Apr 3, 2008|
Lessons from Warren Buffett - XXXIV...
In the previous article, we got to know Warren Buffet's take on the retail business and what kind of people he would prefer at the helm of such a business. Let us now turn to the letter for the year 1996 and see what investment wisdom the master has to offer through this letter.
The investing genius of the master has shone through amply in the letters that he has written to his shareholders so far. However, while there was no doubt in anyone's minds that Berkshire Hathaway is indeed a shareholder friendly company, in the letter that we are currently discussing, Warren Buffett has made a few comments that would further dispel any notions that people have with respect to the shareholder friendliness of the company. These comments are a big lesson to those greedy promoters who rob minority shareholders of their hard earned money by giving them some extremely misguided estimates of the intrinsic value of the company.
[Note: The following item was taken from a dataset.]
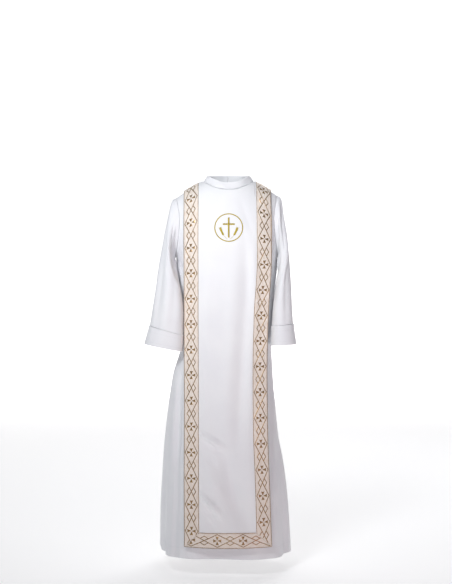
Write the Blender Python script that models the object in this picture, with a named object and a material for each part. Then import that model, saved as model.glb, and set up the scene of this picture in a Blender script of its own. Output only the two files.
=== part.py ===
# First communion robe in its worn, hollow shape.
# Metres, Z up, the wearer faces -Y. The origin is midway between the neck points
# of the two shoulder seams, which is where the robe hangs on its wearer.
# Left and right are as seen from the front.

import math

import bpy
import numpy as np

COLLECTION = "first_communion_robe"

# Cloth
ROBE_CLOTH = 0.0018
SLEEVE_CLOTH = 0.0018
PANEL_CLOTH = 0.0018
DOUBLED_CLOTH = 0.0028
GALLOON_CLOTH = 0.0010
EMBROIDERY = 0.0010
SEAM_GAP = 0.0003

# Heights
UNDERARM_Z = -0.225
HEM_Z = -1.098
PANEL_HEM_Z = -1.061

# Shoulders and neck
SHOULDER_HALF_LEFT = 0.156
SHOULDER_HALF_RIGHT = 0.146
CROWN_Z = 0.022
SHOULDER_FALL = 0.067
SHOULDER_POWER = 1.6
SHOULDER_REACH = 0.153
NECK_HALF = 0.0765
NECK_FRONT = 0.060
NECK_BACK = 0.050
SHOULDER_SPREAD = 0.139
ARMHOLE_SCOOP = 0.34
ARMHOLE_ROUND = 0.6
LINES_SPREAD = 0.56
LINES_POWER = 4

# Arc of a quarter section, as a share of its half width plus its depth
QUARTER_ARC = 0.78

# How sharply the long folds fade out at the side seams
SIDE_SEAM_POWER = 12

# Collar rim
RIM_HALF = 0.0625
RIM_FRONT = 0.051
RIM_BACK = 0.050
RIM_SIDE_Z = 0.0205
RIM_FRONT_DROP = 0.0245
RIM_BACK_RISE = 0.0040

# Roundness of a level section, and of the front and back over the shoulder
SECTION_ROUND = 2.3
OVER_FRONT_ROUND = 2.1
OVER_BACK_ROUND = 2.6

# Level sections of the robe below the underarm:
# height, left half width, right half width, depth in front, depth behind
SECTIONS = np.array([
    [-1.098, 0.201, 0.187, 0.166, 0.186],
    [-0.980, 0.200, 0.180, 0.154, 0.168],
    [-0.870, 0.196, 0.169, 0.142, 0.150],
    [-0.760, 0.189, 0.150, 0.132, 0.134],
    [-0.580, 0.167, 0.131, 0.116, 0.110],
    [-0.480, 0.142, 0.128, 0.107, 0.095],
    [-0.400, 0.143, 0.139, 0.103, 0.088],
    [-0.300, 0.149, 0.142, 0.101, 0.086],
    [-0.262, 0.154, 0.1455, 0.0995, 0.088],
    [-0.225, 0.156, 0.146, 0.098, 0.090],
])

# Long folds of the robe: place across the panel (-1 to 1) at the top and at the hem,
# half width, height at the hem (minus is a trough), height where the fold starts
FRONT_FOLDS = [
    (-0.02, -0.08, 0.055, -0.018, -0.66),
    (-0.84, -0.86, 0.026, -0.009, -0.52),
    (-0.60, -0.62, 0.034, 0.007, -0.60),
    (0.78, 0.74, 0.028, -0.010, -0.56),
    (0.60, 0.52, 0.034, 0.006, -0.70),
]
BACK_FOLDS = [
    (-0.80, -0.76, 0.042, 0.019, -0.50),
    (-0.48, -0.46, 0.042, -0.014, -0.60),
    (0.02, 0.00, 0.040, -0.006, -0.60),
    (0.44, 0.42, 0.040, -0.014, -0.60),
    (0.74, 0.70, 0.040, 0.014, -0.55),
]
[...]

Nowhere this is more evident than in the case of IPOs, most of them so obscenely overpriced that crashes like the recent ones reduce highly priced stocks to mere wads of paper. Minority shareholders are nothing but equal partners, having a proportionate stake in the company and it is grossly unfair that greedy promoters become rich at the expense of innocent partners.
If the master's comments on the issue, which are laid out below are properly paid heed to, it can make equity investing for the uninformed and innocent minority shareholder an experience with significantly lesser pain.
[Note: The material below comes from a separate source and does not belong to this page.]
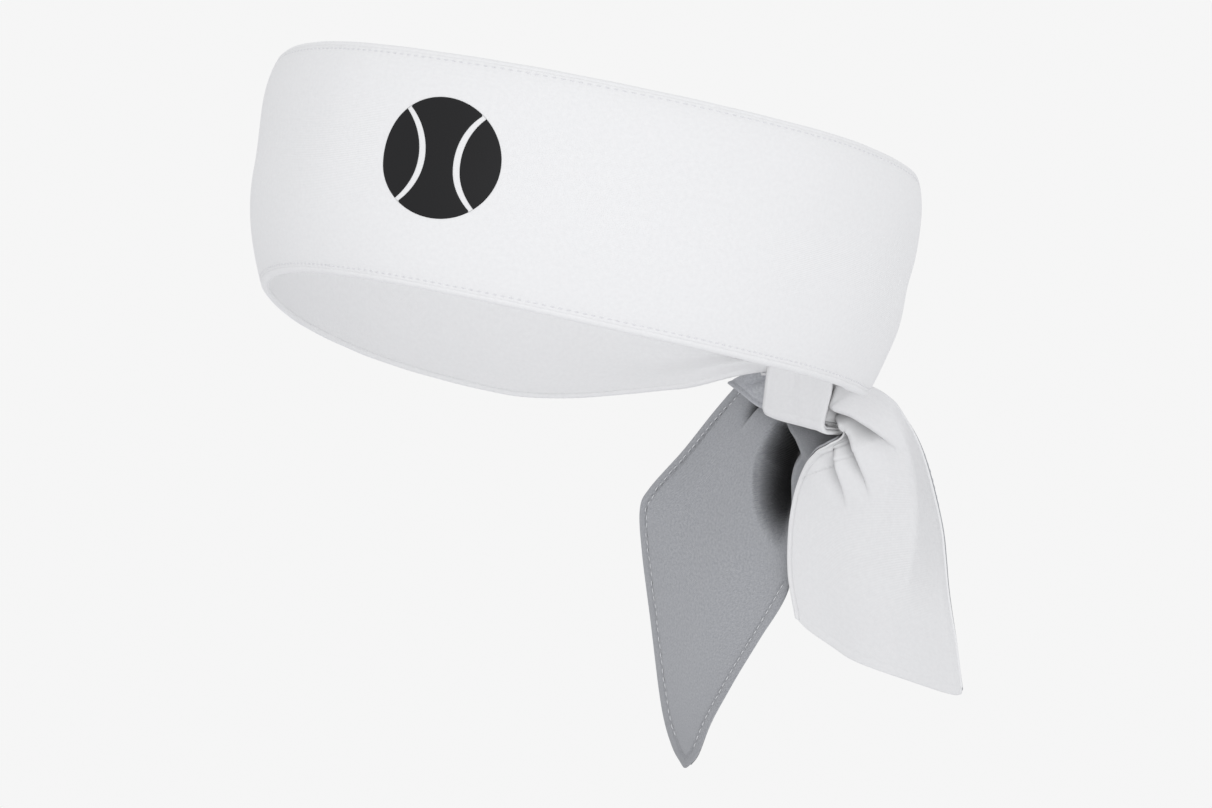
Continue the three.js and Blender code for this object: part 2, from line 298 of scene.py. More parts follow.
def cloth_from_faces(outer, inner, edge_bulge=0.35):
    """Closed cloth from the grids of its two faces, with rounded long edges."""
    rows, cols = outer.shape[:2]
    high = (outer[:, -1] + inner[:, -1]) / 2 + edge_bulge * unit(outer[:, -1] - outer[:, -2])
    low = (outer[:, 0] + inner[:, 0]) / 2 + edge_bulge * unit(outer[:, 0] - outer[:, 1])
    rings = np.concatenate([outer, high[:, None], inner[:, ::-1], low[:, None]], axis=1)
    count = rings.shape[1]
    faces = ring_faces(rows, count)
    for start in (0, (rows - 1) * count):
        for k in range(cols - 1):
            faces.append((start + k, start + k + 1, start + 2 * cols - 1 - k, start + 2 * cols - k))
        faces.append((start + cols - 1, start + cols, start + cols + 1))
        faces.append((start + 2 * cols, start + 2 * cols + 1, start))
    first = (rows - 1) * count
    faces = [
        tuple(reversed(face)) if number >= (rows - 1) * count and min(face) < first else face
        for number, face in enumerate(faces)
    ]
    return rings, faces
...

This is what Warren Buffett has to say on the issue:
"Over time, the aggregate gains made by Berkshire shareholders must of necessity match the business gains of the company. When the stock temporarily overperforms or underperforms the business, a limited number of shareholders - either sellers or buyers - receive outsized benefits at the expense of those they trade with. Generally, the sophisticated have an edge over the innocents in this game.
Though our primary goal is to maximize the amount that our shareholders, in total, reap from their ownership of Berkshire, we wish also to minimize the benefits going to some shareholders at the expense of others. These are goals we would have were we managing a family partnership, and we believe they make equal sense for the manager of a public company. In a partnership, fairness requires that partnership interests be valued equitably when partners enter or exit; in a public company, fairness prevails when market price and intrinsic value are in sync. Obviously, they won't always meet that ideal, but a manager - by his policies and communications - can do much to foster equity.
Of course, the longer a shareholder holds his shares, the more bearing Berkshire's business results will have on his financial experience - and the less it will matter what premium or discount to intrinsic value prevails when he buys and sells his stock. That's one reason we hope to attract owners with long-term horizons. Overall, I think we have succeeded in that pursuit. Berkshire probably ranks number one among large American corporations in the percentage of its shares held by owners with a long-term view."